I don't know if I'm being unreasonable, in my heart I feel I'm not but I'd like some impartial advice please.
It's a long story so will try to keep it brief.
Have one DD (5) and started working at a small company (9 staff) in March 2014. My boss had lived next door to my parents for 6 years and I was friendly with their son. When I started work there it took us a few months, but the son and I got together.
We told his dad (the boss) that I was pregnant in February of this year and a week later he decided I needed to hand in my notice because it was 'best for the baby' as I wasn't coping at work (his opinion, I was just a little peaky and knackered as far as I was concerned). He didn't give me much of a choice, I was told to hand in my notice that day, see out the month and then that would be it. It took me a few weeks to realise that he might not have let me go out of concern for the baby, but rather he owned a small business and didn't want to keep my job open.

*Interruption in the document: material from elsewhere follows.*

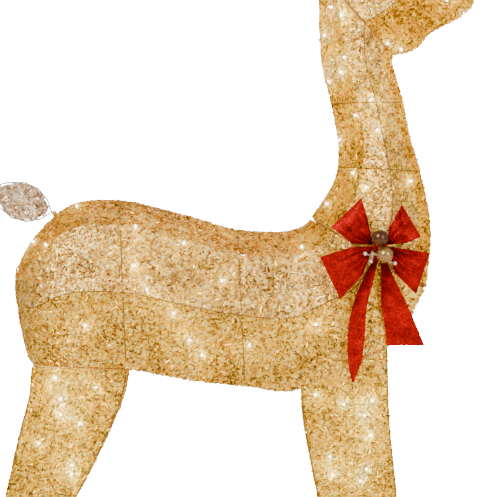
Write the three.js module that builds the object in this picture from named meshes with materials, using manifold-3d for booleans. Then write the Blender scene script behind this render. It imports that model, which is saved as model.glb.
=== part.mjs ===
// Light up yard reindeer: welded wire sections that plug together, each wrapped in glitter mesh
// fabric and lit from inside, with a ribbon bow tied on at the chest.
// Millimetres. +X towards the nose, +Y towards the animal's left, +Z up, feet on Z = 0.
import * as THREE from "three";
import { mergeVertices } from "three/addons/utils/BufferGeometryUtils.js";
import Module from "manifold-3d";

const wasm = await Module();
wasm.setup();

// ---- Driving dimensions ------------------------------------------------------------------------

// Body sizes
const bellyHeight = 464; // ground to the lowest belly wire
const bodyDepth = 250; // belly to back
const bodyLength = 656; // rump to the front of the chest
const bodyWidth = 236;
const neckHeight = 392; // neck seam to head seam
const neckWidth = 160;
const headLength = 250;
const headWidth = 104;
const bandWidth = 40; // bands of denser fabric along the back and both edges of the neck
const legSetOut = 72; // centre plane to the middle of a leg at its top
const footSetOut = 84; // centre plane to the middle of a foot
const legWidth = 68; // across a leg at its top
const footWidth = 38;

// Wire, fabric and fits
const wireRadius = 2;
const wireSides = 4;
const hoopInset = 2.8; // centre of a lengthwise wire to the centre of the hoop welded inside it
const fabricThickness = 1.2;
const fabricGap = 0.5; // frame wire to the inside of the fabric
const panelGap = 0.6; // between two fabric panels that meet at a wire
const bareEdge = 6; // strip along the lower body wires where they stay bare for the legs
const seamGap = 0.35; // between the bare end rings of two sections
const seat = 0.3; // gap left where two pieces rest on each other

// Plug-in fittings
const prongRadius = 2.4;
const boreClearance = 0.4;
const sleeveWall = 1.6;
const sleeveLength = 40;
const prongLength = 34;
const roundSides = 6;

// Feet
const footHeight = 10;
const footLip = 4; // foot pad past the frame

// Lights
const stringRadius = 1.2;
const bulbRadius = 2.6;
const bulbLength = 10;
const bulbGap = 0.4;
const plugSize = 9;
const plugLength = 14;
const clipSetOff = 5; // a string clip from the corner of its hoop

// Leaf-shaped parts
const leafWireRadius = 1.6;
const leafSides = 6;
const earLength = 104;
const earWidth = 46;
const tailLength = 112;
const tailWidth = 62;
const tailPinRadius = 1.8;
const tailPinLength = 16;
const tailPostHeight = 13;

// Antlers
const antlerHeight = 290;
const antlerSpread = 157; // outward reach of one antler from the centre plane
const antlerSweep = 62; // how far back the beam bows before it comes forward
const antlerRadius = 9;
const tineRadius = 6.5;
const socketHeight = 32;

// Bow
const loopDepth = 28;
const ribbonThickness = 3;
const knotHalf = 12;
const berryRadius = 13.5;
const berryGap = 1.2; // between the two balls
const berryStemRadius = 1.5;
const beadRadius = 3.6;
const tieRadius = 1.2;
const bowClearance = 2.5;

// ---- Finishes ----------------------------------------------------------------------------------

const finish = (color, roughness, metalness) => ({ color, roughness, metalness });
const finishes = {
  frameWire: finish(0xb08a3c, 0.4, 0.8),
  goldFabric: finish(0xe8a020, 0.6, 0.3),
  champagneFabric: finish(0xcfae84, 0.6, 0.3),
  legFabric: finish(0xf0b848, 0.6, 0.3),
  lights: finish(0xfff0c0, 0.3, 0.0),
  silverWire: finish(0xc8c4bc, 0.35, 0.9),
  ribbon: finish(0xc01018, 0.7, 0.1),
  bronze: finish(0x7a4a28, 0.3, 0.7),
  champagne: finish(0xd8b070, 0.3, 0.7),
  plastic: finish(0x6e5a34, 0.5, 0.0),
};

// ---- Solids ------------------------------------------------------------------------------------

const vec = (x, y, z) => new THREE.Vector3(x, y, z);

// A closed mesh as a solid, turned face out.
function solid(geometry) {
  const flat = geometry.index ? geometry.toNonIndexed() : geometry.clone();
  flat.deleteAttribute("normal");
  flat.deleteAttribute("uv");
  const merged = mergeVertices(flat, 1e-4);
  const vertProperties = new Float32Array(merged.attributes.position.array);
  const triVerts = new Uint32Array(merged.index.array);
  const made = new wasm.Manifold(new wasm.Mesh({ numProp: 3, vertProperties, triVerts }));
  if (made.volume() > 0) return made;
  triVerts.reverse();
  return new wasm.Manifold(new wasm.Mesh({ numProp: 3, vertProperties, triVerts }));
}

// A solid from a list of points and a list of triangles.
function solidFrom(points, triangles) {
  const geometry = new THREE.BufferGeometry();
  geometry.setAttribute(
    "position",
    new THREE.Float32BufferAttribute(triangles.flatMap((k) => points[k].toArray()), 3),
  );
  return solid(geometry);
}

const joined = (solids) => wasm.Manifold.union(solids);

const model = new THREE.Group();

// Adds a solid to the model as a named mesh.
function piece(name, made, look) {
  const mesh = made.simplify(0.002).getMesh();
  const geometry = new THREE.BufferGeometry();
  geometry.setAttribute("position", new THREE.Float32BufferAttribute(mesh.vertProperties, 3));
  geometry.setIndex(new THREE.Uint32BufferAttribute(mesh.triVerts, 1));
  const body = new THREE.Mesh(geometry, new THREE.MeshStandardMaterial({ ...look, flatShading: true }));
  body.name = name;
  model.add(body);
}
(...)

Now DP and I have lived together for the best part of a year, with my DD and are two weeks away from the due date.
DP still works for his dad obviously. He's just told me the boss is planning on paying for all his staff to go to a Christmas market in Europe for 4 days at the beginning of December. We all did this last year, it was purely a holiday, we did lots of sight seeing, eating, drinking, etc, if it weren't for the fact that we were all colleagues, it would have had nothing do with the business at all. My problem is, the new baby will be 8 weeks old and I don't want to be left with the two DC so he can go on a free holiday.
I got horrible PND last time and worry about how I will cope in the early weeks.
But I will also admit to being really jealous about the free holiday and that DP can go but I can't (even though even if my job was left open I'd still be on maternity leave so I wouldn't get to go anyway).
I don't know why but when he told me I was really upset and my first thought was to tell him he's staying put.
am I being a total unreasonable loon? Or would you not want to be left holding the baby?
I've put on my big girl pants so feel free to be really honest.